LISTING:
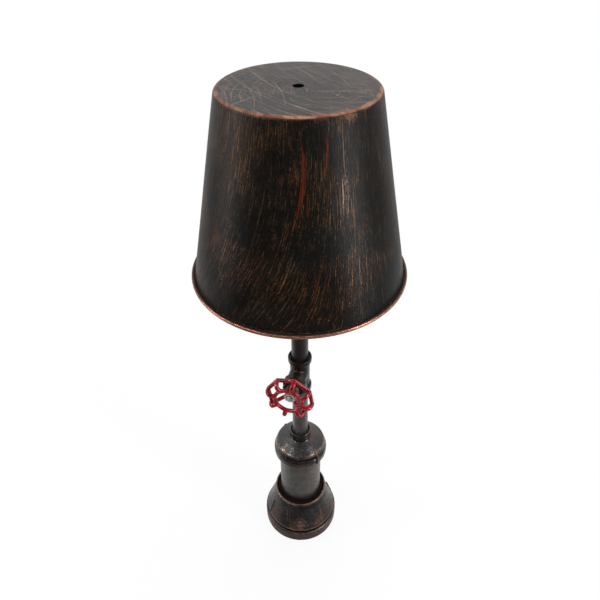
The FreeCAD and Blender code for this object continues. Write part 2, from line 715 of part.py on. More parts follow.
def handwheel():
    """Cast handwheel: an eight-cornered rim, eight bowed ribs, a raised ring, three spokes and a hub."""
    inner_ring = softened(ring(RING_R - RING_WIDTH / 2, RING_R + RING_WIDTH / 2, RING_BACK_L,
                               RING_BACK_L + RING_DEPTH), RING_SOFTENING)
    hub = turned([
        (0, HUB_BACK_L), (HUB_R, HUB_BACK_L, 1.2), (HUB_R, HUB_FRONT_L, 0.8), (0, HUB_FRONT_L),
    ])
    casting = fused(
        [wheel_rim(), inner_ring, hub]
        + around(wheel_rib(), spaced(RIB_COUNT, FIRST_RIB_DEG))
        + around(wheel_spoke(), spaced(SPOKE_COUNT, FIRST_SPOKE_DEG))
    )
    half = STEM_SQUARE / 2 + FIT
    casting = casting.cut(block((-half, -half, HUB_BACK_L - 1), (half, half, HUB_FRONT_L + 1)))
    return along_branch(casting)


def wheel_washer():
    bore_r = SCREW_SHANK_R + 0.2
    front = HUB_FRONT_L + WASHER_THICKNESS
    return along_branch(turned([
        (bore_r, HUB_FRONT_L), (WASHER_R, HUB_FRONT_L, 0.2), (WASHER_R, front, 0.4), (bore_r, front),
    ]))


def wheel_screw():
    screw = round_head_screw(SCREW_HEAD_R, SCREW_HEAD_HEIGHT, SCREW_SHANK_R, 6.8)
    return along_branch(spun(screw, SCREW_SLOT_DEG).translated(Vector(0, 0, HUB_FRONT_L + WASHER_THICKNESS)))


# ---------------------------------------------------------------------------- lampholder
def pipe_bushing():
    """Plug in the top of the pipe, bored for the holder's nipple."""
    low = HOLDER_PIPE_TOP_Z - THREAD_DEPTH
    top = HOLDER_PIPE_TOP_Z + BUSHING_HEAD
    return turned([
        (NIPPLE_R + FIT, low), (SMALL_PIPE_BORE_R - FIT, low, 0.5),
        (SMALL_PIPE_BORE_R - FIT, HOLDER_PIPE_TOP_Z), (SMALL_PIPE_R, HOLDER_PIPE_TOP_Z),
        (SMALL_PIPE_R, top, 0.8), (NIPPLE_R + FIT, top),
    ])


def holder_nipple():
    return pipe(NIPPLE_R, NIPPLE_BORE_R, HOLDER_PIPE_TOP_Z - 12, HOLDER_CAP_Z + 9)


def holder_locknut():
    return hexagon(15.0, HOLDER_PIPE_TOP_Z + BUSHING_HEAD, HOLDER_CAP_Z, NIPPLE_R + FIT, 0.6)


def holder_cap():
    """Domed cap of the lampholder, screwed on the nipple."""
    inner_r = HOLDER_R - HOLDER_WALL
    return turned([
        (NIPPLE_R + FIT, HOLDER_CAP_Z), (HOLDER_CAP_R, HOLDER_CAP_Z, 0.6),
        (HOLDER_CAP_R, HOLDER_CAP_Z + 4, 1.5), (HOLDER_R, HOLDER_CAP_Z + 10, 7.0),
        (HOLDER_R, HOLDER_BODY_Z), (inner_r, HOLDER_BODY_Z), (inner_r, HOLDER_CAP_Z + 12, 6.0),
        (HOLDER_CAP_R, HOLDER_CAP_Z + 7), (NIPPLE_R + FIT, HOLDER_CAP_Z + 7),
    ])


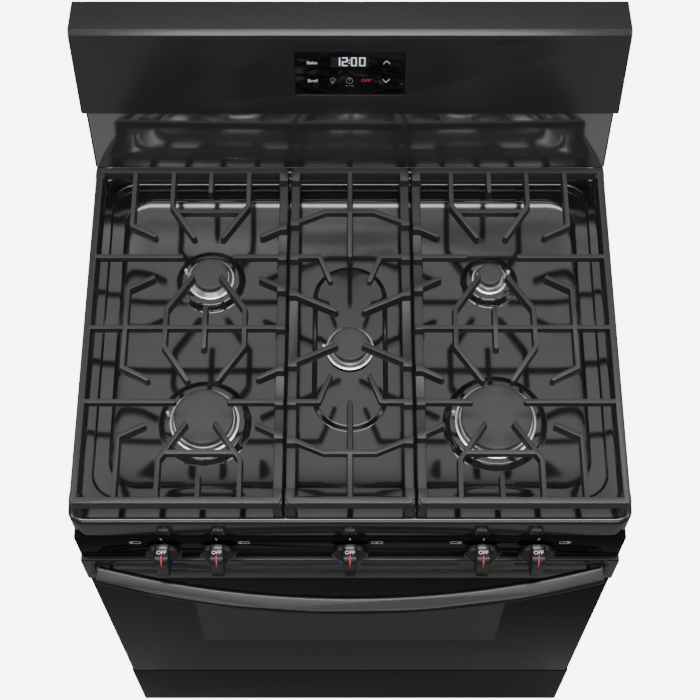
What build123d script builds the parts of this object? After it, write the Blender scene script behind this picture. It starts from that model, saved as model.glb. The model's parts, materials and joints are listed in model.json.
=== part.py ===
"""Freestanding gas range, 30 inch class: cabinet, sealed-burner cooktop, cast grates,
backguard with a touch clock, drop-down oven door and a storage drawer.

Frame: origin on the floor under the middle of the range, the front faces -Y, +Z is up.
"""
import os
from math import atan2, cos, degrees, hypot, radians, sin

from build123d import *

os.makedirs("parts", exist_ok=True)

# ---- driving dimensions, millimetres ----
HALF_WIDTH = 379.5          # cooktop, 759 mm wide
SHEET = 2.0                 # pressed steel sheet
GAP = 0.3                   # running gap between pieces that move apart
RIM_Z = 930.0               # cooktop rim
DECK_BOTTOM_Z = 880.0
DECK_FRONT_Y = -289.0
DECK_REAR_Y = 338.0
WELL_FLOOR_Z = 906.0
MOUND_Z = 914.0             # pressed seats under the burners
PANEL_Y = -291.0            # face of the control panel
PANEL_BOTTOM_Z = 806.0
DOOR_Y = -298.0             # face of the oven door and of the drawer
DOOR_BACK_Y = -264.0
DOOR_TOP_Z = 804.0
DOOR_BOTTOM_Z = 222.5
TRIM_BOTTOM_Z = 727.0
FRAME_Y = -258.0            # face of the front frame
REAR_Y = 338.0
BASE_Z = 20.0
HINGE_Y, HINGE_Z = -288.5, 237.5
HINGE_X = 335.0
LINER_HALF = 300.0          # oven cavity, inside
LINER_BOTTOM_Z, LINER_TOP_Z = 264.0, 735.0
LINER_REAR_Y = 218.0
OVEN_FLOOR_Z = 296.0
OPENING_BOTTOM_Z, OPENING_TOP_Z = 300.0, 715.0
WINDOW_HALF = 235.0
WINDOW_BOTTOM_Z, WINDOW_TOP_Z = 408.0, 632.0
RACK_LEVELS = (340.0, 400.0, 460.0, 520.0, 580.0)
RACK_FRONT_Y, RACK_BACK_Y = -244.0, 196.0
DRAWER_BOTTOM_Z, DRAWER_TOP_Z = 23.0, 219.2
KNOB_Z = 841.0
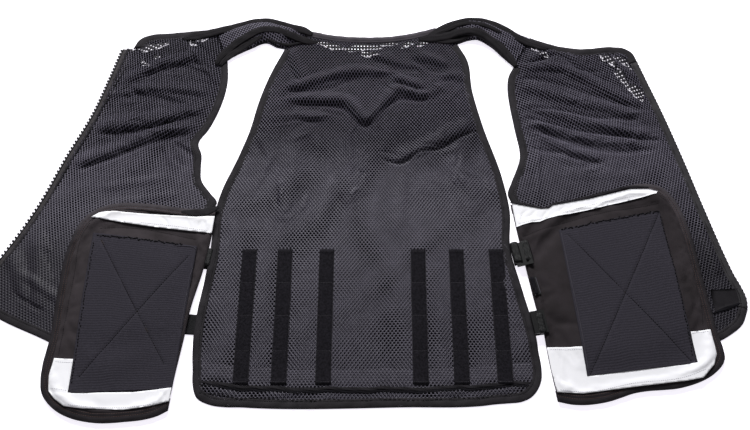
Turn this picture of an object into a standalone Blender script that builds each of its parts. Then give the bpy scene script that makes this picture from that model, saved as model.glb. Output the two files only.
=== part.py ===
"""A tactical vest of black net fabric, opened out and laid flat with its inside up.

The back panel lies in the middle, the two fronts at its sides with their halves of the zip, and a
gathered shoulder strap joins each front to the back. A padded wing lies over the lower part of each
front, with white bands, a ribbed patch, and tabs that reach to the back panel's side edge.

Tables and sizes are in millimetres. X runs from the back panel's centre line to the right, Y from
the level of the armholes' lower ends to the collar, and Z up from the surface the vest lies on.
"""

import math

import bmesh
import bpy
from mathutils import Matrix, Vector
from mathutils.geometry import delaunay_2d_cdt

MM = 0.001
# The middle of the whole vest's box, which becomes the origin
BOX_CENTRE = (-20.5, 28.603)

CLOTH = 2.0
BINDING = 10.0
BINDING_THICK = 3.0
WING_BINDING = 10.0
# The gap between neighbouring pieces that lie on one another
STACK_GAP = 0.3
CLEAR = 0.4
# Runs that meet at less than this, as the sine of their turn, share one mitre
LEAST_TURN = 0.5
RUN_SPACING = 20.0
LATTICE_SPACING = 21.0
LATTICE_ROW = LATTICE_SPACING * math.sin(math.radians(60))
LATTICE_MARGIN = 11.0
FOLD_MARGIN = 6.5
# Where a fold's flank is sampled, as a share of its reach
FLANK = 0.9

ZIP_CHAIN = 3.0
ZIP_TAPE = 14.0
ZIP_TAPE_THICK = 1.2
ZIP_REACH = ZIP_CHAIN + CLEAR + ZIP_TAPE + CLEAR
ZIP_HEAD_MARGIN = 3.0
# How far the net panel stays inside each kind of run
RUN_INSETS = {
    "neck": BINDING + CLEAR, "edge": BINDING + CLEAR, "zip": ZIP_REACH,
    "zip_head": ZIP_HEAD_MARGIN, "shoulder": 0.0,
}

TAPE_CENTRES = (-182, -129, -67, 69, 126, 186)
TAPE_WIDTH = 22.0
TAPE_TOP = -58.0
TAPE_FOOT = -260.0
TAPE_THICK = 1.6

WING_FOOT = BINDING_THICK + CLEAR
WING_TOP = 10.0
WING_ROUND = 3.0
WING_BINDING_THICK = 6.0
BAND_THICK = 0.8
PATCH_THICK = 1.6
BAND_FOOT = WING_TOP + STACK_GAP
PATCH_FOOT = BAND_FOOT + BAND_THICK + STACK_GAP
TAB_THICK = 1.6

# Outlines are runs of points, counter-clockwise, each run ending where the next one starts.
BACK_SIDES_AND_HEM = (
    (-149, 312), (-171, 258), (-187, 202), (-197, 151), (-214, 95), (-234, 38), (-241, -1),
    (-241, -68), (-250, -142), (-250, -240), (-241, -278), (-221, -288), (-180, -291), (40, -291),
    (170, -287), (221, -277), (236, -255), (236, -215), (221, -123), (208, -54), (212, 4),
    (205, 60), (179, 162), (166, 230), (161, 290), (146, 322),
)
BACK_SHOULDER_RIGHT = ((146, 322), (109, 354))
BACK_NECK = ((109, 354), (72, 343), (35, 336), (-17, 334), (-72, 339), (-105, 347))
BACK_SHOULDER_LEFT = ((-105, 347), (-149, 312))

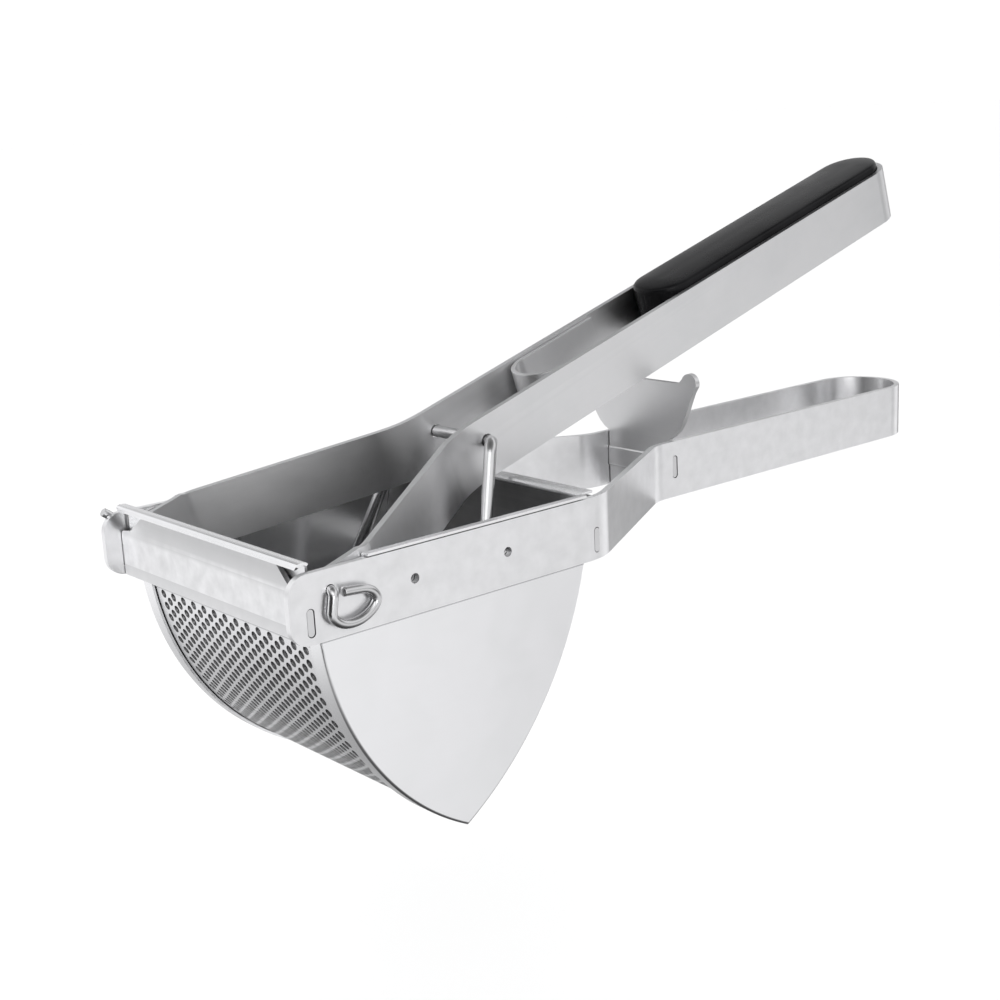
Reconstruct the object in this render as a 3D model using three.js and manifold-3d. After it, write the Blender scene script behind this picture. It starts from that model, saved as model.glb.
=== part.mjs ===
// Potato ricer: a strip-steel frame that is also the lower handle, a V-shaped basket hung in it,
// an upper handle hinged on a wire pin at the front, and a press plate carried by a wire link.
// Millimetres, +Z up. The origin is the middle of the front plate's outer face, +X runs towards
// the handles' ends and the frame strip is centred on z = 0.

import * as THREE from 'three';
import { mergeVertices } from 'three/addons/utils/BufferGeometryUtils.js';
import Module from 'manifold-3d';

const wasm = await Module();
wasm.setup();

// ---------------------------------------------------------------- driving dimensions
const GAP = 0.3; // clearance left between touching pieces
const SHEET = 0.8; // basket sheet
const STRIP = 2; // strip steel of the frame and the upper handle

const FRAME_WIDTH = 105; // over the two side strips
const FRAME_HEIGHT = 20;
const RIM = FRAME_HEIGHT / 2; // top edge of the frame strip
const FRAME_NOSE = -5.5; // front ends of the side strips
const NOSE_ROUND = 6;
const NECK_START = 110; // where the side strips turn inwards
const NECK_END = 171; // where they run on as the lower handle
const LOWER_GRIP_WIDTH = 34.4;
const LOWER_END = 325;

const PLATE = 2; // front plate, rear bar and guard plate
const PLATE_CORNER = [ // cut upper corner of the front plate, [y, z]
  [44, 5],
  [38, RIM - 0.2],
];
const REAR_BAR_X = 106.6;
const GUARD_X = 180;
const TENON_HEIGHT = 7.6;
const TENON_LOW = -7.6; // lower edge of the tenons at the front plate and the rear bar
const GUARD_TENON_LOW = -3;
const GUARD_FLANK = [ // the guard's edge where it spreads above the lower handle, [y, z]
  [16.4, 11],
  [19.5, 13.8],
  [22.4, 17.4],
];
const HORN = { y: 24.8, z: 31.4, radius: 3.4, from: -15, to: 160 }; // round tip, degrees of arc
const SADDLE = { y: 19.9, z: 31 }; // end of the flat edge on which the upper handle comes to rest

const HINGE_X = 8;
const HINGE_Z = 4;
const PIN_RADIUS = 1.4;
const PIN_BEND = 1.9;
const PIN_LOOP = [ // corners of the loop that lies on the near strip, [x, z], from its cut end
  [10.9, 3.1],
  [14.5, 2.9],
  [19, 2.2],
  [21.6, 0],
  [21.4, -3],
  [18.6, -5.4],
  [14, -6.3],
  [9.6, -5.9],
  [6.8, -3],
];
const PIN_TIP = [-3.6, 10.2]; // far end, turned forwards and up
const DRAIN_RADIUS = 1.5; // round holes through the strips and the basket's sides
const DRAIN_HOLES = [36.5, 71];
const DRAIN_Z = 0.5;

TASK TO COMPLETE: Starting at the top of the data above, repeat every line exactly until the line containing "HUB_FRONT_L + WASHER_THICKNESS)))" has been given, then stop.

COMPLETE ANSWER:
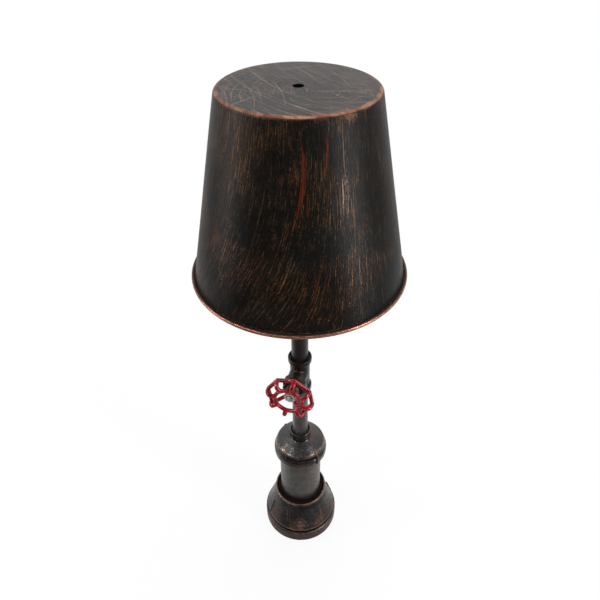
The FreeCAD and Blender code for this object continues. Write part 2, from line 715 of part.py on. More parts follow.
def handwheel():
    """Cast handwheel: an eight-cornered rim, eight bowed ribs, a raised ring, three spokes and a hub."""
    inner_ring = softened(ring(RING_R - RING_WIDTH / 2, RING_R + RING_WIDTH / 2, RING_BACK_L,
                               RING_BACK_L + RING_DEPTH), RING_SOFTENING)
    hub = turned([
        (0, HUB_BACK_L), (HUB_R, HUB_BACK_L, 1.2), (HUB_R, HUB_FRONT_L, 0.8), (0, HUB_FRONT_L),
    ])
    casting = fused(
        [wheel_rim(), inner_ring, hub]
        + around(wheel_rib(), spaced(RIB_COUNT, FIRST_RIB_DEG))
        + around(wheel_spoke(), spaced(SPOKE_COUNT, FIRST_SPOKE_DEG))
    )
    half = STEM_SQUARE / 2 + FIT
    casting = casting.cut(block((-half, -half, HUB_BACK_L - 1), (half, half, HUB_FRONT_L + 1)))
    return along_branch(casting)


def wheel_washer():
    bore_r = SCREW_SHANK_R + 0.2
    front = HUB_FRONT_L + WASHER_THICKNESS
    return along_branch(turned([
        (bore_r, HUB_FRONT_L), (WASHER_R, HUB_FRONT_L, 0.2), (WASHER_R, front, 0.4), (bore_r, front),
    ]))


def wheel_screw():
    screw = round_head_screw(SCREW_HEAD_R, SCREW_HEAD_HEIGHT, SCREW_SHANK_R, 6.8)
    return along_branch(spun(screw, SCREW_SLOT_DEG).translated(Vector(0, 0, HUB_FRONT_L + WASHER_THICKNESS)))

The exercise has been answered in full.